The R&D of the Advanced Specialties Business Unit is part of a broader whole whose main objectives are to best meet clients’ needs by optimizing time-to-market and increasing their industrial manufacturing capacities. During process scale-up, the R&D team focuses on a tailored approach based on the processes and their optimization possibilities, leveraging a wide range of technologies available at Seqens’ Lab and across the group’s various industrial sites.
The various optimizations made during this R&D phase are subjected to robustness studies before industrial transfer and play a full role in enhancing clients’ processes.
Can you describe the collaboration process between your R&D team and clients when developing customized solutions?
We work in project mode with all the relevant departments (raw material procurement, quality assurance, HSE, sales teams, Pilot, Production, R&D) gathered around a Project Manager and collaborate with the client through regular exchanges covering technical, timeline, and economic aspects.

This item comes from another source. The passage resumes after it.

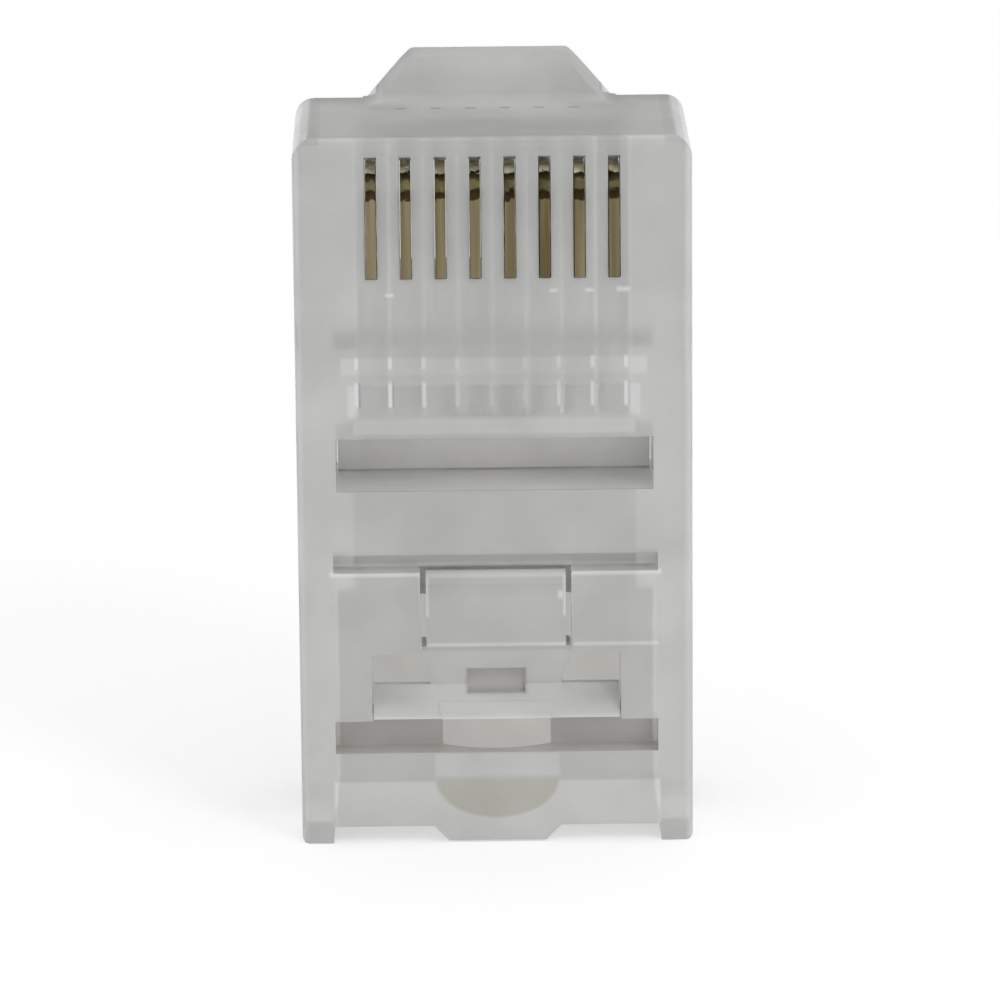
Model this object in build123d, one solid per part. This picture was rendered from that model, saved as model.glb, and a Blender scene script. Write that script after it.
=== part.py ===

Often in fine chemicals projects, the client uses chemical products, knows their synthesis at the lab scale, but doesn’t necessarily have the expertise related to industrial production constraints (HSE, process safety, equipment, etc.). So we frequently modify and optimize processes to make them implementable on our industrial equipment — when the client agrees to this approach.
For example, a client once proposed a five-step organic synthesis with no real purification of the intermediates or the final product, which were isolated by solvent concentration. We suggested the client test the synthesis of the first four steps in a single solvent, without isolating intermediates, and perform a purification step on the final product by precipitating it in a non-solvent. With this modified process, we were able to increase product purity and also improve the overall reaction yield.
What are your areas of expertise in the technologies and chemistries used in your customization service?
The Seqens’Lab positions itself as a key driver of success for the projects we handle, thanks to the wide array of synthesis and characterization laboratory equipment we have access to, as well as the teams’ expertise in process scale-up.
Since each project has its own specificities and challenges, the agility and know-how of our teams of chemists and analysts in adapting to clients’ needs allow us to optimize the various technical aspects.
Our teams’ main areas of expertise involve identifying efficiency levers to reduce costs, improve quality, and minimize the environmental impact of processes. This optimization mindset, combined with a full range of lab equipment — including various characterization, filtration, drying, and chemical synthesis techniques in batch or continuous mode — enables us to quickly translate ideas into concrete industrial-scale solutions and offer our clients a significant advantage in bringing their products to market.
Our on-site access to a kilolab also allows our clients to quickly obtain larger quantities of testable products prepared using pre-industrial processes, and allows us to further refine our optimizations before scaling up.
How does your company integrate environmental and sustainability concerns into its R&D and customization projects?
For several years now, CSR (Corporate Social Responsibility) performance of processes has been at the heart of the developments carried out by the SEQENS R&D teams. In collaboration with the group’s Procurement department, social, human rights, ethical, and environmental concerns are considered from the start of each project, and CSR performance is systematically assessed during the transition to Pilot scale and regularly evaluated throughout the project lifecycle.